Exercise prompt: Quote exactly and only this range of lines in the data below: the line that holds "left_tubesheet();" to the line that holds "obj.matrix_parent_inverse = Matrix.Identity(4)", both included.

## begin Supplied data

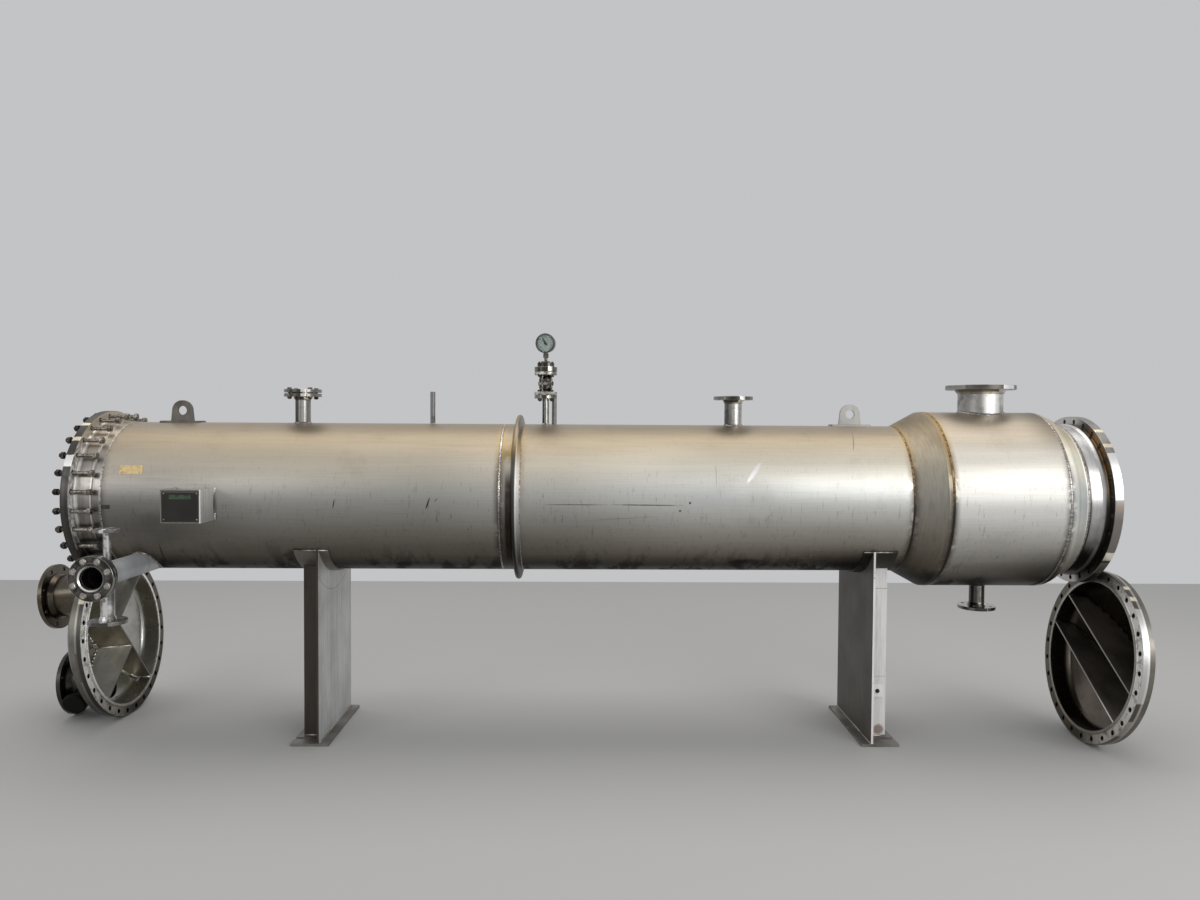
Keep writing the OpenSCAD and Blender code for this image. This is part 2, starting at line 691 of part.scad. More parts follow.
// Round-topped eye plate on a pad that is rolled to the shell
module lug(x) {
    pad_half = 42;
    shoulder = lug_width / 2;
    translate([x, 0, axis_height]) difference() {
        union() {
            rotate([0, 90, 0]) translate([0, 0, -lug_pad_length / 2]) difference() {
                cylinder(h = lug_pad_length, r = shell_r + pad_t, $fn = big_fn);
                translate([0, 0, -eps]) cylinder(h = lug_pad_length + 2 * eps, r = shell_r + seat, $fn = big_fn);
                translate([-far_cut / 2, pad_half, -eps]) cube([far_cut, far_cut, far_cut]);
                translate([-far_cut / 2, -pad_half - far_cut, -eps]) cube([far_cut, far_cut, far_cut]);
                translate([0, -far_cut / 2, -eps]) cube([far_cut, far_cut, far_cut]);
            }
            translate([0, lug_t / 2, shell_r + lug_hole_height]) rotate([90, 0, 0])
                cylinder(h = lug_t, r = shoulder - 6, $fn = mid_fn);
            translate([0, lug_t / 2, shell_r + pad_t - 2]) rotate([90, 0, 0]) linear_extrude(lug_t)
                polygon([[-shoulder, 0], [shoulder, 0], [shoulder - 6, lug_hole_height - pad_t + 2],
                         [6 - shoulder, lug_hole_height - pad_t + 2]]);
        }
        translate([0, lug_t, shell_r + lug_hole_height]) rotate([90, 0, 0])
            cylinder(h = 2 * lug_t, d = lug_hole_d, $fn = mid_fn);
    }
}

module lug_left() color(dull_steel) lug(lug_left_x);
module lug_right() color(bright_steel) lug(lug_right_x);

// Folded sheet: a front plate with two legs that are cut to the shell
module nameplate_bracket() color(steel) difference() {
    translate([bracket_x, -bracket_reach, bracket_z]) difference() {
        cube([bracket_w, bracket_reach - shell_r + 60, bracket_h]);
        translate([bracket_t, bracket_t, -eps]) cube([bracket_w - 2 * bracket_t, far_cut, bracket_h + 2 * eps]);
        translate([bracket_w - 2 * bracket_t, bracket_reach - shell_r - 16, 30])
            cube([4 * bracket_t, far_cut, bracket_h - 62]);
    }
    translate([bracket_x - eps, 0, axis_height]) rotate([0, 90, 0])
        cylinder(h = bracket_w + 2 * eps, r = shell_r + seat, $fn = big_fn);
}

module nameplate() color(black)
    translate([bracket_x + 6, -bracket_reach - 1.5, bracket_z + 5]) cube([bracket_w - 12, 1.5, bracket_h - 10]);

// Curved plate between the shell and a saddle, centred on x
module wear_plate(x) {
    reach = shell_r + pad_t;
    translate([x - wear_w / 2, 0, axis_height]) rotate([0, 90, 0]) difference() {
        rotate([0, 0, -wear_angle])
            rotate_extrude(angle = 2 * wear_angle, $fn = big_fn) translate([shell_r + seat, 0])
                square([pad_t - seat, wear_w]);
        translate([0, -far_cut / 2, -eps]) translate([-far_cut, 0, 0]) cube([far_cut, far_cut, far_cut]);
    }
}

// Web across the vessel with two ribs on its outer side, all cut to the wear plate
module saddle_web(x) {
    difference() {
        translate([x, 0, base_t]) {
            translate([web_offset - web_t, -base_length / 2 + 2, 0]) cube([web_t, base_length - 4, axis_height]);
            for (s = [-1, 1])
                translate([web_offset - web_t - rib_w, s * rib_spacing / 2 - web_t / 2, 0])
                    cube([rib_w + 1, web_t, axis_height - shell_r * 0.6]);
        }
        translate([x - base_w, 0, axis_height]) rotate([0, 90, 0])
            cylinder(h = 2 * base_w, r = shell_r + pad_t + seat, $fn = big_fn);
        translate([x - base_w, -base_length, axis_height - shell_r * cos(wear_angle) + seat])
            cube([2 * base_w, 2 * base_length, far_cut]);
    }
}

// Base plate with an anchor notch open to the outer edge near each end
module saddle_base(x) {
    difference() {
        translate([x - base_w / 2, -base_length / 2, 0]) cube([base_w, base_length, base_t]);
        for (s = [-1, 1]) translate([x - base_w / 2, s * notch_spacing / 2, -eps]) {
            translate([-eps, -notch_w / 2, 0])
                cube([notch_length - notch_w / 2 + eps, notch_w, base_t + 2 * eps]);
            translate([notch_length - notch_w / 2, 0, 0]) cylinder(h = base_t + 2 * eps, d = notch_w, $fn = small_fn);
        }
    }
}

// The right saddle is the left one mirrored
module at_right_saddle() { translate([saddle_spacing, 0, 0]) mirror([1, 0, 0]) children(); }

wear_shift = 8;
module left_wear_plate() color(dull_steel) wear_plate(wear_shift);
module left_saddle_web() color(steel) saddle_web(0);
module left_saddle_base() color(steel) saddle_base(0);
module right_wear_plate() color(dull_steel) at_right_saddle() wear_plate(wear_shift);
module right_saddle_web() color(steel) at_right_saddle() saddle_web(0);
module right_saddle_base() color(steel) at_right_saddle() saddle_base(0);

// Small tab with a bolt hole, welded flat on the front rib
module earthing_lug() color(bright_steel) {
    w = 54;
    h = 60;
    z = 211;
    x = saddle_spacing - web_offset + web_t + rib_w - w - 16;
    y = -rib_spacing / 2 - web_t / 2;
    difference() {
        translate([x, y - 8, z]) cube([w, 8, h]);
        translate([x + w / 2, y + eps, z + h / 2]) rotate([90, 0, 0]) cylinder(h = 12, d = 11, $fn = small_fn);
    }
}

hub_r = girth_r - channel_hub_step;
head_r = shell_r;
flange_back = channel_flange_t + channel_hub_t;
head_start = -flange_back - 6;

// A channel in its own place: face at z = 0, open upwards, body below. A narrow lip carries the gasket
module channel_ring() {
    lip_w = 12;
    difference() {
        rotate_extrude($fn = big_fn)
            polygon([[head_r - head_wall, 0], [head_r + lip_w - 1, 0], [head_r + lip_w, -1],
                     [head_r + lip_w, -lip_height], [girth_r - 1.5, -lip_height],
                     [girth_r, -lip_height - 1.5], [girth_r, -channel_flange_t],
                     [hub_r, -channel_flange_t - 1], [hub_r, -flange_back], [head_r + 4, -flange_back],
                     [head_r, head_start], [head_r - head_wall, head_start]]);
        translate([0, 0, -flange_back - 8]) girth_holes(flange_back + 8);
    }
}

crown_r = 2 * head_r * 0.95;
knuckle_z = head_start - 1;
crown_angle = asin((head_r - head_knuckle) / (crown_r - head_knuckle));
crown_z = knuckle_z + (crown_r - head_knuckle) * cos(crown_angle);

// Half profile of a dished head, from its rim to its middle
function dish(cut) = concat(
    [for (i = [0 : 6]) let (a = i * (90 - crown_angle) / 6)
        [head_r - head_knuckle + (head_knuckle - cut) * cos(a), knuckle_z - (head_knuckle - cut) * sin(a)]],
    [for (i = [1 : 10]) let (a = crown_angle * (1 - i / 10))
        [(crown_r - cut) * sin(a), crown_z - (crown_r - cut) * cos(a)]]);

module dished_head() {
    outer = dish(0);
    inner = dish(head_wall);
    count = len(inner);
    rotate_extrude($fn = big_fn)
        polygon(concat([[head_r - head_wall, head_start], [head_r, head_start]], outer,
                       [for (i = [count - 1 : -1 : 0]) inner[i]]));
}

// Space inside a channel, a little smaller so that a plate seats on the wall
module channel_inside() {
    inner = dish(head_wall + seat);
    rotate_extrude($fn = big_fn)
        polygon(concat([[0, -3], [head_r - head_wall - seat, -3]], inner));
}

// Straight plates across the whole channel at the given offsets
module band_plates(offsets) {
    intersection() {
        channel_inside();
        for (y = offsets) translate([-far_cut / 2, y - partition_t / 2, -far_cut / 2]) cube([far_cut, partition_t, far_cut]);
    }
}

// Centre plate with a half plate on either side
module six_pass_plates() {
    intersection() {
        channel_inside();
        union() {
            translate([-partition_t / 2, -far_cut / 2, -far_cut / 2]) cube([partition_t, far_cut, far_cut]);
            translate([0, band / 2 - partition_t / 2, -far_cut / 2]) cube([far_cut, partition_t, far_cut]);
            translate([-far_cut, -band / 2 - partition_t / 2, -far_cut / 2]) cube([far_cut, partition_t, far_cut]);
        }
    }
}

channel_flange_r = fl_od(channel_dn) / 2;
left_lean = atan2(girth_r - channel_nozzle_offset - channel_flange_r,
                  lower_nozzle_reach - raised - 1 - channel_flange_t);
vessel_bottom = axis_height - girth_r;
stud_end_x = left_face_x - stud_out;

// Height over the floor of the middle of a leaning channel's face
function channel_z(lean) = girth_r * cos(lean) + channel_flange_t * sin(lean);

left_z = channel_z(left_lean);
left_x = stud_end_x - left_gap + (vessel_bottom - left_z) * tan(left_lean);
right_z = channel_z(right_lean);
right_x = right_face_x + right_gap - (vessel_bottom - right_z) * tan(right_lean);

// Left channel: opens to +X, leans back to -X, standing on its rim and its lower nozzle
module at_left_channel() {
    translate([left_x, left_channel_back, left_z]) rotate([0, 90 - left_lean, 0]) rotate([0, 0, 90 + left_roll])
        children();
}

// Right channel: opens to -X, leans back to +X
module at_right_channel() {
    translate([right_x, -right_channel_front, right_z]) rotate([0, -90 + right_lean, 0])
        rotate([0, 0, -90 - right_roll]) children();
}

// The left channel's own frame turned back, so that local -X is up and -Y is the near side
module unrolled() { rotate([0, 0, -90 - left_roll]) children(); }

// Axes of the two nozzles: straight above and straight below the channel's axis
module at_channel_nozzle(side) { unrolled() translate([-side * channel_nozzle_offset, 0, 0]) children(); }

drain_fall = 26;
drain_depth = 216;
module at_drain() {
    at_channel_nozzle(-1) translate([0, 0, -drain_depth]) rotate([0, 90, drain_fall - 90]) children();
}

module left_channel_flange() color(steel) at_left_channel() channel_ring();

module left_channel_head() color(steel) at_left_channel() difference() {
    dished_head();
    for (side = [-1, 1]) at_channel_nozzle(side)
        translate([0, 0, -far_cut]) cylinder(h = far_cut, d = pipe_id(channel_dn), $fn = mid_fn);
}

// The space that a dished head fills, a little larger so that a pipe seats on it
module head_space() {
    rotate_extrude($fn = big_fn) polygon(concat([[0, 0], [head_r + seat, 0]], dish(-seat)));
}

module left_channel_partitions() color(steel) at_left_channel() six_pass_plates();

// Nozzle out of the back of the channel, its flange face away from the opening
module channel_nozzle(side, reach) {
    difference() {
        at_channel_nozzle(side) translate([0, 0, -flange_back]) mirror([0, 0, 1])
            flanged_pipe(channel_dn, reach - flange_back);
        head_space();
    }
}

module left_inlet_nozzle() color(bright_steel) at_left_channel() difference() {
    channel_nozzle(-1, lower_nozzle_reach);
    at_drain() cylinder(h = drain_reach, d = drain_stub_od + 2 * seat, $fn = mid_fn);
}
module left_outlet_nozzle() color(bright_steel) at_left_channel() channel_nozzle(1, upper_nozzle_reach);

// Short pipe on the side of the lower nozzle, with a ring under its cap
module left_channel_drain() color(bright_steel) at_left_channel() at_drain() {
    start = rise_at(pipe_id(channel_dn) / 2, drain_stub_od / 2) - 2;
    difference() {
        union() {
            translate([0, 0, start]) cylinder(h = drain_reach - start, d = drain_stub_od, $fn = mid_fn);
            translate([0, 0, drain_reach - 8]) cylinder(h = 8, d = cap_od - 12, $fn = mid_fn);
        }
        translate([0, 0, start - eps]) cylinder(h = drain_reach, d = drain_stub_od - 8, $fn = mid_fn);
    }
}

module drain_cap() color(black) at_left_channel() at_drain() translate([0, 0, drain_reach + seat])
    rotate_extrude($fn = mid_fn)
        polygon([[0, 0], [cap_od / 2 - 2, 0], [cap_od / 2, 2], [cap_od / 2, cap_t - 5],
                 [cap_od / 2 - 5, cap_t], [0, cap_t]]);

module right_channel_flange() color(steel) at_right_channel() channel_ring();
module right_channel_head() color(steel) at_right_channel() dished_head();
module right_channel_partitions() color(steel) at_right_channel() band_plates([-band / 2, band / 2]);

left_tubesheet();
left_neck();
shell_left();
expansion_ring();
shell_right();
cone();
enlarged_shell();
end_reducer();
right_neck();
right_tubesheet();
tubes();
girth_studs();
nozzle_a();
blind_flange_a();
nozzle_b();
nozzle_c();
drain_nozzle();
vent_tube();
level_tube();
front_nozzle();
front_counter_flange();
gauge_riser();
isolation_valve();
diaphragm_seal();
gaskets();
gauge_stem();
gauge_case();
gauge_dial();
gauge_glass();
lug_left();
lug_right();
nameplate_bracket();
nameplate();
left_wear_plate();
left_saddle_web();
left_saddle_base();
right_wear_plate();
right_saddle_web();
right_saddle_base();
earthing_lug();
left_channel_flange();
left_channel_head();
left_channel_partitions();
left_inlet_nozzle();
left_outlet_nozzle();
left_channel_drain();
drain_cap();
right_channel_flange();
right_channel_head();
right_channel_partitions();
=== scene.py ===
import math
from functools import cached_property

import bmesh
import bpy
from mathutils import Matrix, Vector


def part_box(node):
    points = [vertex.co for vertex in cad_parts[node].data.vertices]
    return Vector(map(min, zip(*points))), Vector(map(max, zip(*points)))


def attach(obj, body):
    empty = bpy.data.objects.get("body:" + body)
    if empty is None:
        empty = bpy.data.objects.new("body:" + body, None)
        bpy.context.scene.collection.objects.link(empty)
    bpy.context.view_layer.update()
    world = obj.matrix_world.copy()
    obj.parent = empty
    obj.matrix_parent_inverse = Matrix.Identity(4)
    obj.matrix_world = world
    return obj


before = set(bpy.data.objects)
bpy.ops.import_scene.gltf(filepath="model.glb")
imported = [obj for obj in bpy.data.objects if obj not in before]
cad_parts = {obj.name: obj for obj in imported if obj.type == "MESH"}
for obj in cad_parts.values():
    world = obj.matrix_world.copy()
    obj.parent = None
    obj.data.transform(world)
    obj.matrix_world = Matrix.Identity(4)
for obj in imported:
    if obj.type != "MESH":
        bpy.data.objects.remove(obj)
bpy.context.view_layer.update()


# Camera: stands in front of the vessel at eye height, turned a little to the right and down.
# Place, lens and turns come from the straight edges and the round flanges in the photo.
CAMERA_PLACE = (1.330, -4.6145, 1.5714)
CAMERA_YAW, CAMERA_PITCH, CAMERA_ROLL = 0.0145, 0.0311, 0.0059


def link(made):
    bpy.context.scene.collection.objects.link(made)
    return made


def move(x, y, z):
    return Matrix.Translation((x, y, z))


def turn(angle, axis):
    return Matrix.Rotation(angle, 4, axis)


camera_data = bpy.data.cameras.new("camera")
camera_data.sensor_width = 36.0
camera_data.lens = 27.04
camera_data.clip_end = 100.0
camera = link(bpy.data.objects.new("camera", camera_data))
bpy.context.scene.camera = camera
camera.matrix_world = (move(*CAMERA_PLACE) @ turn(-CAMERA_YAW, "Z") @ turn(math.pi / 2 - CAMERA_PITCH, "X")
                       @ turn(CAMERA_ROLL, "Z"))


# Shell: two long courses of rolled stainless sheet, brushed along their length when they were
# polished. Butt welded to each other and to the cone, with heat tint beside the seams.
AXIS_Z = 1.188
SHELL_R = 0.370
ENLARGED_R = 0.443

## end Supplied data

Correct response:
left_tubesheet();
left_neck();
shell_left();
expansion_ring();
shell_right();
cone();
enlarged_shell();
end_reducer();
right_neck();
right_tubesheet();
tubes();
girth_studs();
nozzle_a();
blind_flange_a();
nozzle_b();
nozzle_c();
drain_nozzle();
vent_tube();
level_tube();
front_nozzle();
front_counter_flange();
gauge_riser();
isolation_valve();
diaphragm_seal();
gaskets();
gauge_stem();
gauge_case();
gauge_dial();
gauge_glass();
lug_left();
lug_right();
nameplate_bracket();
nameplate();
left_wear_plate();
left_saddle_web();
left_saddle_base();
right_wear_plate();
right_saddle_web();
right_saddle_base();
earthing_lug();
left_channel_flange();
left_channel_head();
left_channel_partitions();
left_inlet_nozzle();
left_outlet_nozzle();
left_channel_drain();
drain_cap();
right_channel_flange();
right_channel_head();
right_channel_partitions();
=== scene.py ===
import math
from functools import cached_property

import bmesh
import bpy
from mathutils import Matrix, Vector


def part_box(node):
    points = [vertex.co for vertex in cad_parts[node].data.vertices]
    return Vector(map(min, zip(*points))), Vector(map(max, zip(*points)))


def attach(obj, body):
    empty = bpy.data.objects.get("body:" + body)
    if empty is None:
        empty = bpy.data.objects.new("body:" + body, None)
        bpy.context.scene.collection.objects.link(empty)
    bpy.context.view_layer.update()
    world = obj.matrix_world.copy()
    obj.parent = empty
    obj.matrix_parent_inverse = Matrix.Identity(4)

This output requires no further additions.